Relationship between exterior and directional derivative

Question

For a smooth $k$-form $\omega$ I know the formula $$ \begin{split} \mathrm{d} \omega (X_0,\dots,X_k) &= \sum_{i=0}^k (-1)^i X_i(\omega(X_0,\dots,\hat{X_i},\dots,X_k)) \\ &+ \sum_{i<j} (-1)^{i+j} \omega([X_i,X_j],X_0,\dots,\hat{X_i},\dots,\hat{X_j},\dots,X_k), \end{split}$$ which relates the directional derivatives of the functions $p \mapsto \omega(X_0,\dots,\hat{X_i},\dots,X_k)\big{\rvert}_p$ to $\mathrm{d}$. I guess it should be true that if $p\mapsto \mathrm{d} \omega (X_0,\dots,X_k)\big{\rvert}_p$ is a bounded function, then $p \mapsto X_i(\omega(X_0,\dots,\hat{X_i},\dots,X_k))\big{\rvert}_p$ is bounded as well.
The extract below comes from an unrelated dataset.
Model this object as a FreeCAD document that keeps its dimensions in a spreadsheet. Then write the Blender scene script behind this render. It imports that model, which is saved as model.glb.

However, I can't manage to proof this. I checked these two functions in local coordinates and tried to connect them, but it seems that I end up at the above formula. Is this even true and if yes, how to prove it?

Answer 1

There is no reason why this should be true. If you take $\omega$ to be the exterior derivative of some $(k-1)$-form, then $d\omega=0$ but this certainly does not imply that $X_i(\omega(X_0,\dots,\widehat{X_i},\dots,X_k))$ is bounded for arbitrary vector fields $X_j$.